Category: Uncategorized

Title: McCourt’s Massive Data Institute Awards First Research Grants

HELPING PREDICT POPULATION DISPLACEMENTand monitor the spread of flu using sophisticated data sets are among the 2014 faculty projects recently receiving seed grants from the McCourt School of Public Policy’s Massive Data Institute (MDI).

The institute awarded four grants to Georgetown scholars conducting interdisciplinary research at the intersection of big data and public policy.

COMPLEX ISSUES

The $40,000 MDI seed grants are aimed at early-stage projects using large data sets that increase knowledge and research of complex issues in interdisciplinary fields, and which the school believes are likely to generate external funding.

Susan Martin, director of Georgetown’s Institute for the Study of International Migration, and Lisa Singh, associate professor of computer science, will carry out a project using massive data sets to understand population displacement. The project builds on the work computational scientists and social scientists developing a prototype for a large-scale, data intensive early warning systems to detect forced migration emergencies from conflict and natural disasters like earthquakes and hurricanes.

Assistant professor of biology in Georgetown College Shweta Bansal, Lawrence Gostin, faculty director of the university’s O’Neill Institute for National & Global Health Law, and Singh have received a grant to use big data, mathematical models and visual analytics to explore the spatial dynamics of the flu to better inform policy.

McCourt School professor Thomas DeLeire is teaming up with Lindsey Leininger of the University of Illinois at Chicago and the Mayo Clinic’s Nilay Shah and David Holme on a project using predictive analytics to help discover high-need Medicaid enrollees under the Affordable Care Act.

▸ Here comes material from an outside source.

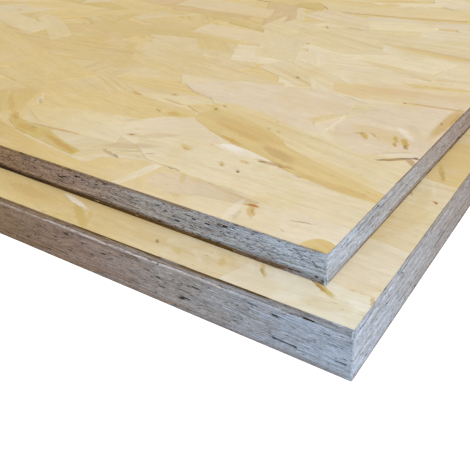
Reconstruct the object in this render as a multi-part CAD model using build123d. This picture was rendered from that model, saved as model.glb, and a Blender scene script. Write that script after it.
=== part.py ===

The Innovation Center for Biomedical Informatics at Georgetown University Medical Center (GUMC) and the McCourt School’s Health Policy Institute received a seed grant for using Big Data to investigate the adoption of personalized medicine within the nation’s health care system. GUMC researchers include Innovation Center Director Subha Madhavan, Alex Fu, associate professor of population sciences and data scientist Matt Johnson. Health Policy Institute researchers include senior research fellows from the Center on Health Insurance Reforms JoAnn Volk, Kevin Lucia and David Cusano.

NEW APPROACH

The MDI was created during the founding of the McCourt School of Public Policy in the fall of 2013. The mission of the institute is to use technology to help solve the urgent and complex public policy challenges of the 21st century.

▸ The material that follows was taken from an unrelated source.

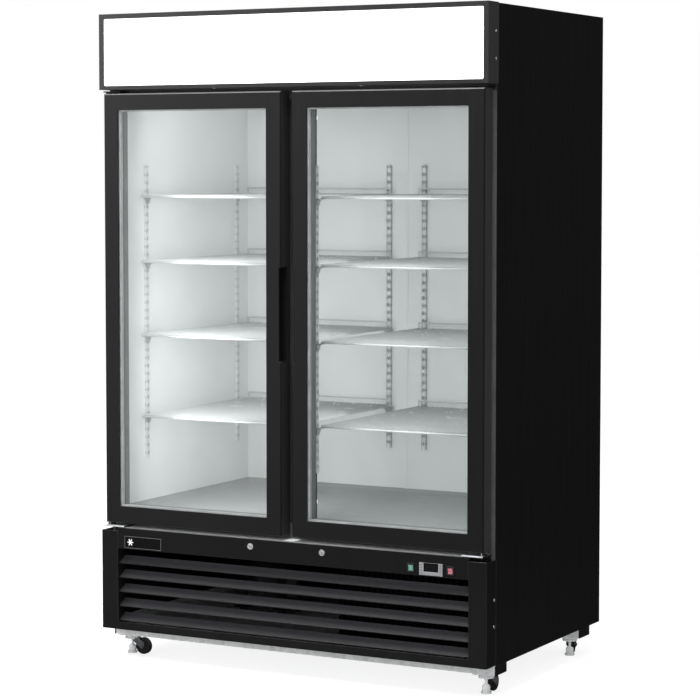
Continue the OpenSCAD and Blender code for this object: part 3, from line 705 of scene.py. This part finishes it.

The institute uses large data sets to increase the understanding of society and human behavior to improve policy decision-making.

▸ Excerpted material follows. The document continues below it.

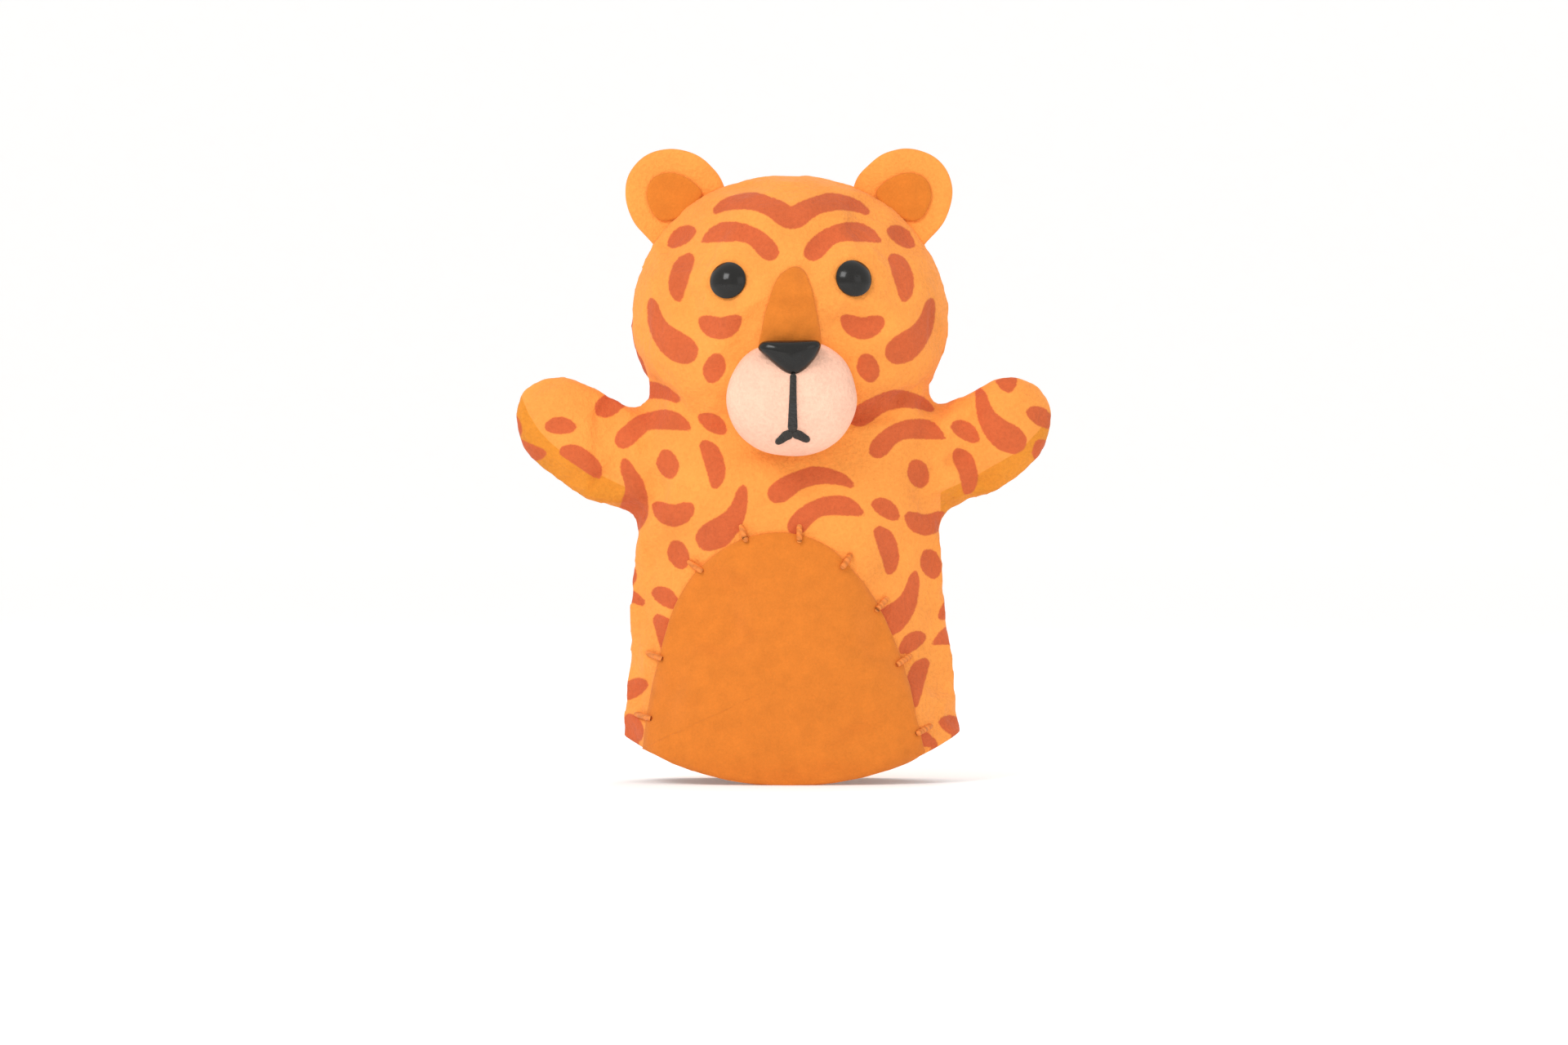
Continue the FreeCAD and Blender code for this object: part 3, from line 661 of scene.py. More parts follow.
def zones_of(points):
    """The zone of each point: glove, neck_low, neck_high, head, or root, wrist and paw of an arm."""
    out, z = outside_glove(points), points[:, 2]
    low, middle = neck_lines(points)
    side = np.where(points[:, 0] < 0, "left", "right")
    zone = np.where(z > low, "neck_low", "glove").astype("U16")
    zone = np.where(z > middle, "neck_high", zone)
    zone = np.where(z > HEAD_FIRM_Z, "head", zone)
    for name, start in (("shoulder", ROOT_START), ("forearm", ROOT_END), ("paw", ARM_FIRM)):
        zone = np.where(out > start, np.char.add(name + "_", side), zone)
    return zone


def faces_at(mesh):
    """The middle of each face, as rows."""
    flat = np.empty(len(mesh.polygons) * 3, np.float32)
    mesh.polygons.foreach_get("center", flat)
    return flat.reshape(-1, 3).astype(float)


def part_off(whole, keep, name):
    """The kept faces of a mesh as a new piece, with the whole mesh's surface directions."""
    bm = bmesh.new()
    bm.from_mesh(whole.data)
    bm.faces.ensure_lookup_table()
    bmesh.ops.delete(bm, geom=[f for f in bm.faces if not keep[f.index]], context="FACES")
    mesh = bpy.data.meshes.new(name)
    bm.to_mesh(mesh)
    bm.free()
    for material in whole.data.materials:
        mesh.materials.append(material)
    mesh.shade_smooth()
    way = np.empty(len(mesh.vertices) * 3, np.float32)
    mesh.attributes["whole_way"].data.foreach_get("vector", way)
    mesh.normals_split_custom_set_from_vertices(way.reshape(-1, 3))
    mesh.attributes.remove(mesh.attributes["whole_way"])
    piece = bpy.data.objects.new(name, mesh)
    bpy.context.scene.collection.objects.link(piece)
    return piece


def bend_with(piece):
    """Bakes the piece's placement into its mesh; it is given to no body."""
    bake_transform(piece)


def share_out(whole, layer, nodes):
    """Parts a whole layer of the bag into its zones, and gives the glove, head and paw zones to their bodies.
    """
    mesh = whole.data
    way = mesh.attributes.new("whole_way", "FLOAT_VECTOR", "POINT")
    way.data.foreach_set("vector", normals_of(mesh).astype(np.float32).ravel())
    zone, pieces = zones_of(faces_at(mesh)), {}
    for name in sorted(set(zone)):
        piece = part_off(whole, zone == name, f"{name}_{layer}")
        points = points_of(piece.data)
        side = name.split("_")[-1]
        if name == "neck_low":
            bend_with(piece)
        elif name == "neck_high":
            bend_with(piece)
        elif name.startswith("shoulder"):
            bend_with(piece)
        elif name.startswith("forearm"):
            bend_with(piece)
        else:
            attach(piece, f"arm_{side}" if name.startswith("paw") else name)
        if name in nodes:
            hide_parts(*nodes[name])
        pieces[name] = piece
    bpy.data.objects.remove(whole)
    return pieces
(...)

Government agencies such as the Centers for Disease Control and Prevention and the U.S. Geological Service already use massive data to predict flu and other infectious diseases, earthquake activity and tornado damage.

The MDI takes an innovative approach to shaping public policy by taking the data generated by government programs, analyzing it and using the research to implement future program planning.

“The increasing complexity of public policy issues, the need for more interdisciplinary approaches and the availability of massive data to provide new analytic tools have resulted in an invaluable opportunity for our university,” says Georgetown President John J. DeGioia.